Issue (i): Whether recovery of drawback could be made under Rule 16 and Rule 16A of the 1995 Drawback Rules after the commencement of the 2017 Drawback Rules.
Analysis: Rule 20(1) of the 2017 Drawback Rules caused the 1995 Drawback Rules to cease to operate, and Rule 20(2) saved only the specific situations expressly mentioned therein. Recovery of excess drawback and recovery for non-realisation of export proceeds under Rules 16 and 16A were not among the saved contingencies. Section 159A of the Customs Act, 1962 could apply only where no different intention appeared, but the limited saving in Rule 20(2) manifested a different intention. The proceedings were also not initiated prior to 01.10.2017, as the show cause notice was issued only on 14.12.2022. The confirmation of demand under the repealed rules was therefore legally unsustainable.

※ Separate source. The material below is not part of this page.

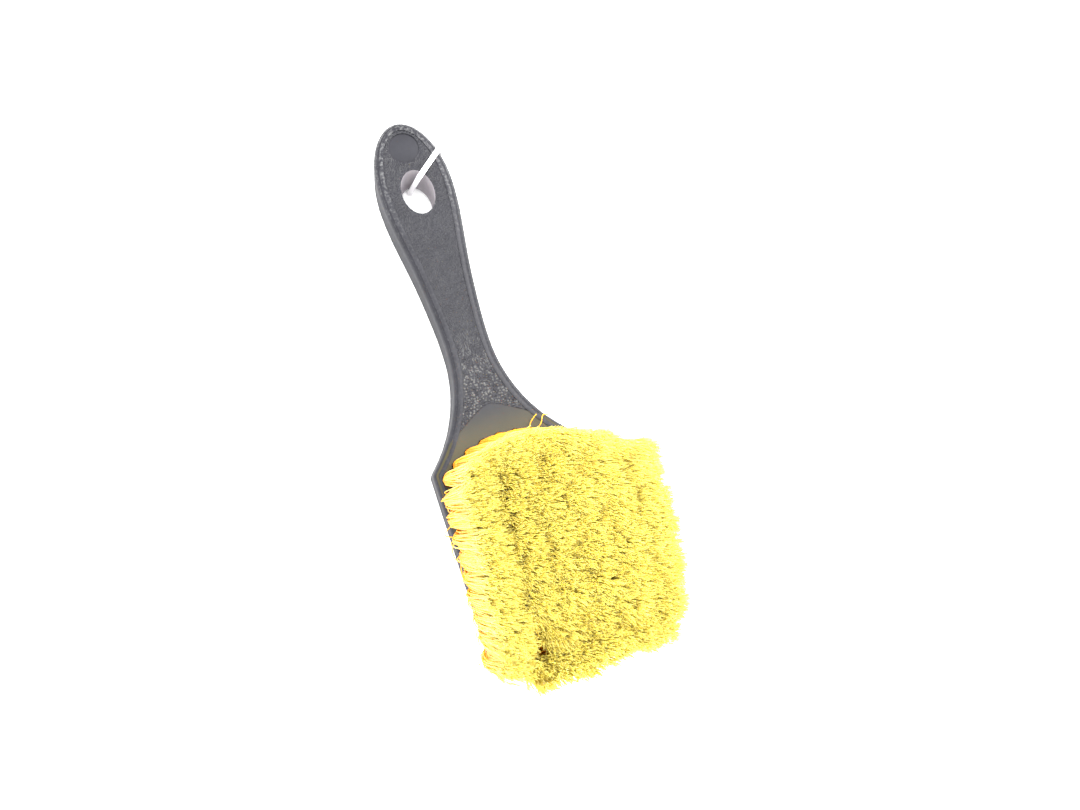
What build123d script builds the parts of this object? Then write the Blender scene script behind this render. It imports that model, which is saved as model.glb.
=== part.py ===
from build123d import *
import os
from math import cos, radians, sin, sqrt, tan

# Short-handled scrub brush lying flat on its back, bristles up.
# +X runs from the handle end to the toe of the block, +Z is up, Z=0 is the floor.

# ---- main sizes, mm ----
shift = -107.5              # moves the middle of the brush's length to X=0
side_shift = -5.5           # moves the middle of the leaning bristles to Y=0

thickness = 20.0            # of handle and block
grip_half = 14.9            # widest place of the handle
grip_end_length = 27.1      # its end is half an ellipse of this length
grip_taper = ((45.0, 13.4), (60.0, 11.2), (76.0, 9.6))  # half widths down to the neck
neck_x = 92.2               # narrowest place
neck_half = 8.9
edge_radius = 3.0           # smooth rounded border of handle and block

flare_radius = 58.8         # hollow curve from the neck to the block
flare_angle = 44.0
block_half = 28.5
shoulder_radius = 3.6
toe_x = 215.0
toe_corner_radius = 13.0

panel_inset = 3.7           # grained panel starts this far inside the outline
panel_corner = 1.0          # rounding of the panel's shoulders
panel_depth = 0.35

relief_depth = 1.6          # back of the handle end stands clear of the floor by this
relief_length = 38.0
relief_ramp = 6.0

hole_s = 29.5               # hanging hole, measured from the handle end
hole_half_length = 9.0
hole_half_width = 6.4
recess_s = 10.9             # shallow round recess beyond the hole
recess_radius = 5.9
recess_depth = 0.8

socket_radius = 2.5         # drilled tuft holes
socket_depth = 12.5
tuft_root_radius = 2.25
tuft_root_depth = 11.8
trim = 50.8                 # free length of the filaments
ring_tip_radius = 2.9
inner_tip_radius = 4.2

anchor_length = 3.8         # flat wire that holds a folded tuft down
anchor_wire = 0.5
anchor_height = 1.7
anchor_depth = 9.6
anchor_gap = 0.3

arc_radius = 34.4           # front arc of tufts
arc_tufts = 9
arc_half_angle = 42.2
arc_apex_x = 130.8
side_tufts = 9
side_pitch = 6.7
side_y = 23.1
toe_tufts = 7
toe_pitch = 6.0
toe_row_x = 207.0
inner_rows = (3, 4, 4, 4, 4, 3)
inner_first_x = 142.5
inner_row_pitch = 10.6
inner_pitch = 10.6
fan_front = 5.0             # tips of the front row stand this far to the toe
fan_toe = 1.0               # and those of the toe row this far
lean_side = 5.5             # every tip leans this far towards +Y
fan_side = 8.5              # and the outer rows spread this far to their sides

tie_width = 2.0             # nylon tie, a snug closed loop round the handle's edge
tie_thickness = 1.1
tie_edge = 0.3              # rounding of its four long edges
tie_lean = 9.7              # lean of the loop's plane from upright
tie_turn = 49.8             # direction of the strap over the handle face
tie_hole_s = 23.2           # where the strap goes down into the hole
tie_hole_y = 3.2
tie_corner = 2.0
tie_lift = 0.85             # middle of the strap above the handle's skin
tie_front_hole = 1.3        # corners of the loop along the strap, from the hole's rim
tie_back_hole = 3.1
tie_front_edge = -14.6
tie_back_edge = -16.0
lock_length = 5.0           # flat joint of the tie, outside the handle's edge
lock_width = 3.8
lock_thickness = 1.8
lock_overlap = 0.6
lock_middle = -15.2         # middle of the strap where the joint is

# ---- planes ----
along = Vector(1, 0, 0)
normal = Vector(0, 0, 1)
# Tuft face and front of the handle: x runs from the handle end to the toe.
face = Plane(origin=(shift, side_shift, thickness), x_dir=along, z_dir=normal)


# ---- outline ----
def brush_outline(inset=0):
    """Round handle end, tapered grip, neck, flared shoulders and block."""
    turn = radians(flare_angle)
    radius = flare_radius + inset
    centre_y = neck_half + flare_radius
    flare_x = neck_x + radius * sin(turn)
    flare_y = centre_y - radius * cos(turn)
    middle_x = neck_x + radius * sin(turn / 2)
    middle_y = centre_y - radius * cos(turn / 2)
    half = block_half - inset
    shoulder_x = flare_x + (half - flare_y) / tan(turn)
    end_x = toe_x - inset
    with BuildSketch() as outline:
        with BuildLine():
            EllipticalCenterArc(
                (grip_end_length, 0), grip_end_length - inset, grip_half - inset,
                start_angle=90, arc_size=180,
            )
            for s in (1, -1):
                taper = [(x, s * (y - inset)) for x, y in grip_taper]
                Spline(
                    (grip_end_length, s * (grip_half - inset)), *taper,
                    (neck_x, s * (neck_half - inset)), tangents=((1, 0), (1, 0)),
                )
                ThreePointArc(
                    (neck_x, s * (neck_half - inset)), (middle_x, s * middle_y),
                    (flare_x, s * flare_y),
                )
                Line((flare_x, s * flare_y), (shoulder_x, s * half))
                Line((shoulder_x, s * half), (end_x, s * half))
                Line((end_x, s * half), (end_x, 0))
        make_face()
        shoulders = [v for v in outline.vertices() if abs(v.X - shoulder_x) < 0.1]
        fillet(shoulders, radius=max(shoulder_radius - inset, panel_corner))
        toes = [v for v in outline.vertices() if abs(v.X - end_x) < 0.1 and abs(v.Y) > 1]
        fillet(toes, radius=toe_corner_radius - inset)
    return outline.sketch


# ---- places of the tufts on the face: (x, y) in face coordinates ----
def ring_places():
    """Front arc, two straight sides and toe row."""
    places = []
    for i in range(arc_tufts):
        angle = radians(arc_half_angle * (2 * i / (arc_tufts - 1) - 1))
        places.append((arc_apex_x + arc_radius * (1 - cos(angle)), arc_radius * sin(angle)))
    side_start = arc_apex_x + arc_radius * (1 - cos(radians(arc_half_angle)))
    for s in (-1, 1):
        for i in range(side_tufts):
            places.append((side_start + (i + 1) * side_pitch, s * side_y))
    for i in range(toe_tufts):
        places.append((toe_row_x, toe_pitch * (i - (toe_tufts - 1) / 2)))
    return places


def inner_places():
    """Rows across the block inside the ring."""
    places = []
    for row, count in enumerate(inner_rows):
        for i in range(count):
            x = inner_first_x + row * inner_row_pitch
            places.append((x, inner_pitch * (i - (count - 1) / 2)))
    return places


def tip_of(x, y):
    """Middle of a tuft's tip: the bristles lean to the toe and to +Y, and spread sideways."""
    along_field = (x - arc_apex_x) / (toe_row_x - arc_apex_x)
    lean_x = fan_front + (fan_toe - fan_front) * along_field
    lean_y = lean_side + fan_side * y / side_y
    height = sqrt(trim**2 - lean_x**2 - lean_y**2)
    return x + lean_x, y + lean_y, height


ring = ring_places()
inner = inner_places()
places = ring + inner


# ---- handle and block, one moulding ----
with BuildPart() as handle_block:
    with BuildSketch(face):
        add(brush_outline())
    extrude(amount=-thickness)
    rims = []
    for edge in handle_block.edges():
        height = face.to_local_coords(edge.position_at(0.5)).Z
        if min(abs(height), abs(height + thickness)) < 0.01:
            rims.append(edge)
    fillet(rims, radius=edge_radius)
    with BuildSketch(Plane(origin=face.origin, x_dir=along, z_dir=(0, -1, 0))):
        with BuildLine():
            Polyline(
                (-edge_radius, -thickness + relief_depth),
                (relief_length, -thickness + relief_depth),
                (relief_length + relief_ramp, -thickness),
                (relief_length + relief_ramp, -thickness - edge_radius),
                (-edge_radius, -thickness - edge_radius),
                close=True,
            )
        make_face()
    extrude(amount=2 * grip_half, both=True, mode=Mode.SUBTRACT)
    with BuildSketch(face):
        add(brush_outline(panel_inset))
    extrude(amount=-panel_depth, mode=Mode.SUBTRACT)
    with BuildSketch(face):
        with Locations((recess_s, 0)):
            Circle(recess_radius)
    extrude(amount=-recess_depth, mode=Mode.SUBTRACT)
    with BuildSketch(face):
        with Locations((hole_s, 0)):
            Ellipse(hole_half_length, hole_half_width)
    extrude(amount=-thickness, mode=Mode.SUBTRACT)
    with BuildSketch(face):
        with Locations(*places):
            Circle(socket_radius)
    extrude(amount=-socket_depth, mode=Mode.SUBTRACT)


# ---- tufts ----
def make_tuft(x, y, tip_radius):
    """One tuft: a round root folded over its wire anchor, and a fanned free length."""
    tip_x, tip_y, tip_z = tip_of(x, y)
    mouth = -panel_depth
    with BuildPart() as tuft:
        with BuildSketch(face.offset(-tuft_root_depth)):
            with Locations((x, y)):
                Circle(tuft_root_radius)
        extrude(amount=tuft_root_depth + mouth)
        with BuildSketch(face.offset(mouth)):
            with Locations((x, y)):
                Circle(tuft_root_radius)
        with BuildSketch(face.offset(tip_z)):
            with Locations((tip_x, tip_y)):
                Circle(tip_radius)
        loft()
        with BuildSketch(face.offset(-anchor_depth - anchor_gap)):
            with Locations((x, y)):
                Rectangle(2 * socket_radius, anchor_wire + 2 * anchor_gap)
        extrude(amount=anchor_height + 2 * anchor_gap, mode=Mode.SUBTRACT)
    return tuft.part


ring_names = [f"tuft_ring_{i + 1:02d}" for i in range(len(ring))]
inner_names = [f"tuft_inner_{i + 1:02d}" for i in range(len(inner))]
tufts = {}
for name, (x, y) in zip(ring_names, ring):
    tufts[name] = make_tuft(x, y, ring_tip_radius)
for name, (x, y) in zip(inner_names, inner):
    tufts[name] = make_tuft(x, y, inner_tip_radius)

# ---- flat wire anchors, one in each tuft hole ----
with BuildPart() as tuft_anchors:
    with BuildSketch(face.offset(-anchor_depth)):
        with Locations(*places):
            Rectangle(anchor_length, anchor_wire)
    extrude(amount=anchor_height)

# ---- nylon tie through the hanging hole ----
tie_turn_sin = sin(radians(tie_turn))
tie_turn_cos = cos(radians(tie_turn))
# over the face, from the handle's edge to the hole
strap_along = tie_turn_cos * along - tie_turn_sin * Vector(0, 1, 0)
strap_across = tie_turn_sin * along + tie_turn_cos * Vector(0, 1, 0)
loop_down = -cos(radians(tie_lean)) * normal - sin(radians(tie_lean)) * strap_across
loop_normal = strap_along.cross(loop_down)
tie_entry = face.from_local_coords((tie_hole_s, tie_hole_y, 0))
loop = Plane(origin=tie_entry, x_dir=strap_along, z_dir=loop_normal)

back = (thickness - relief_depth) / cos(radians(tie_lean))


def tie_outline():
    """Middle line of the closed strap, in the loop's own plane."""
    with BuildSketch() as outline:
        with BuildLine():
            FilletPolyline(
                (tie_front_edge, -tie_lift),
                (tie_front_hole, -tie_lift),
                (tie_back_hole, back + tie_lift),
                (tie_back_edge, back + tie_lift),
                radius=tie_corner,
                close=True,
            )
        make_face()
    return outline.sketch


strap_outside = offset(tie_outline(), amount=tie_thickness / 2)
strap_inside = offset(tie_outline(), amount=-tie_thickness / 2)

with BuildPart() as hang_tie:
    with BuildSketch(loop.offset(-tie_width / 2)):
        add(strap_outside)
        add(strap_inside, mode=Mode.SUBTRACT)
    extrude(amount=tie_width)
    long_edges = [e for e in hang_tie.edges() if abs(e.tangent_at(0.5).dot(loop_normal)) < 0.5]
    fillet(long_edges, radius=tie_edge)
    lock_x = lock_middle - (tie_thickness + lock_thickness) / 2 + lock_overlap
    with BuildSketch(loop.offset(-lock_width / 2)):
        with Locations((lock_x, back / 2)):
            RectangleRounded(lock_thickness, lock_length, tie_edge)
    extrude(amount=lock_width)

# ---- files ----
parts = {
    "handle_block": handle_block.part,
    "tuft_anchors": tuft_anchors.part,
    "hang_tie": hang_tie.part,
    **tufts,
}
os.makedirs("parts", exist_ok=True)
for name, part in parts.items():
    part.label = name
    export_step(part, f"parts/{name}.step")
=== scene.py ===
import math

import bpy
import numpy as np
from mathutils import Matrix, Vector


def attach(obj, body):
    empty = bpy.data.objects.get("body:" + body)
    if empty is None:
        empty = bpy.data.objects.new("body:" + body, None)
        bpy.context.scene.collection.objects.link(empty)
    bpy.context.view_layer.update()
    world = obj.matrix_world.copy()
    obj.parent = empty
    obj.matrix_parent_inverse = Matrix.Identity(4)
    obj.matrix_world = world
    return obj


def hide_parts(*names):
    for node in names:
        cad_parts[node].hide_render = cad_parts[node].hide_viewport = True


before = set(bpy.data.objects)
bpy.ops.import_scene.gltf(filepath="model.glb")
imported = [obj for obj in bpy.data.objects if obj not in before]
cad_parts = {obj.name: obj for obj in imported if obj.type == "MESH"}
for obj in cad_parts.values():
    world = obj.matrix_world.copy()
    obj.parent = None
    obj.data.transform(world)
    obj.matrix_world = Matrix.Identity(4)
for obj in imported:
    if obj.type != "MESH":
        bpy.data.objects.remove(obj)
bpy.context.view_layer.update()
scene = bpy.context.scene

# ---- camera, at the photograph's viewing angle ----
camera_data = bpy.data.cameras.new("camera")
camera_data.sensor_width = 36.0
camera_data.lens = 27.03
camera_data.clip_start = 0.01
camera_data.clip_end = 20.0
camera = bpy.data.objects.new("camera", camera_data)
scene.collection.objects.link(camera)
scene.camera = camera
camera_back = -Vector((-0.07267, 0.21534, -0.97383)).normalized()
camera_right = Vector((-0.94562, 0.29552, 0.13591)).cross(camera_back).normalized()
camera_up = camera_back.cross(camera_right)
turn = Matrix((camera_right, camera_up, camera_back)).transposed()
camera.matrix_world = Matrix.Translation((0.03857, -0.05389, 0.32452)) @ turn.to_4x4()

# ---- the face of block and handle, as in the CAD part ----
MM = 0.001
ORIGIN = np.array((-0.1075, -0.0055, 0.02))  # end of the handle on the face, metres
# sizes on the face, millimetres
TRIM = 50.8
ARC_APEX, ARC_RADIUS, ARC_HALF = 130.8, 34.4, 42.2
ARC_TUFTS, SIDE_TUFTS, TOE_TUFTS = 9, 9, 7
SIDE_PITCH, TOE_PITCH = 6.7, 6.0
SIDE_Y, TOE_ROW = 23.1, 207.0
INNER_ROWS, INNER_FIRST, INNER_PITCH = (3, 4, 4, 4, 4, 3), 142.5, 10.6
PANEL_DEPTH = 0.35
GRIP_END, GRIP_HALF = 27.1, 14.9
NECK_X, NECK_HALF, FLARE_RADIUS = 92.2, 8.9, 58.8
TAPER_X = (GRIP_END, 45.0, 60.0, 76.0, NECK_X)
TAPER_HALF = (GRIP_HALF, 13.4, 11.2, 9.6, NECK_HALF)
HOLE_X, HOLE_LONG, HOLE_WIDE = 29.5, 9.0, 6.4
RECESS_X = 10.9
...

Conclusion: Recovery under Rule 16 and Rule 16A of the 1995 Drawback Rules was not maintainable and the demand failed.
Issue (ii): Whether the drawback claim could be denied and the goods confiscated on the basis of alleged fake procurement invoices and related statements.
Analysis: The exports were cleared on assessment and Let Export Orders were issued, and the drawback was claimed at the All Industry Rate under section 75 of the Customs Act, 1962 read with Rule 3 of the 1995 Drawback Rules. In such a situation, the drawback could not be questioned merely on the allegation that the goods had been procured against fake invoices. The statement relied upon from the alleged intermediary could not be used against the appellant when the statutory procedure under section 138B of the Customs Act, 1962 was not followed. Further, confiscation under section 113 of the Customs Act, 1962 was not permissible for goods already exported out of India.
Conclusion: Denial of drawback and confiscation of the exported goods were unsustainable.
Issue (iii): Whether penalties on the appellant and its partner were sustainable.
Analysis: Penalty under section 114 of the Customs Act, 1962 presupposes valid confiscation, which was absent. Penalty under section 114AA of the Customs Act, 1962 also required knowing use of false or incorrect declaration, statement or document in customs transactions, which was not established on the facts found by the Tribunal.
Conclusion: The penalties imposed on the appellant and its partner were not sustainable.
Final Conclusion: The impugned adjudication was set aside in entirety, the drawback demand and related penalties did not survive, and the connected appeals succeeded.
Ratio Decidendi: Where a later repeal-and-saving provision expresses a limited saving and a different intention, recovery or enforcement under the repealed drawback rules cannot be sustained under the general saving provision of the Customs Act, 1962; ancillary confiscation and penalties based on the same unsustainable foundation must also fail.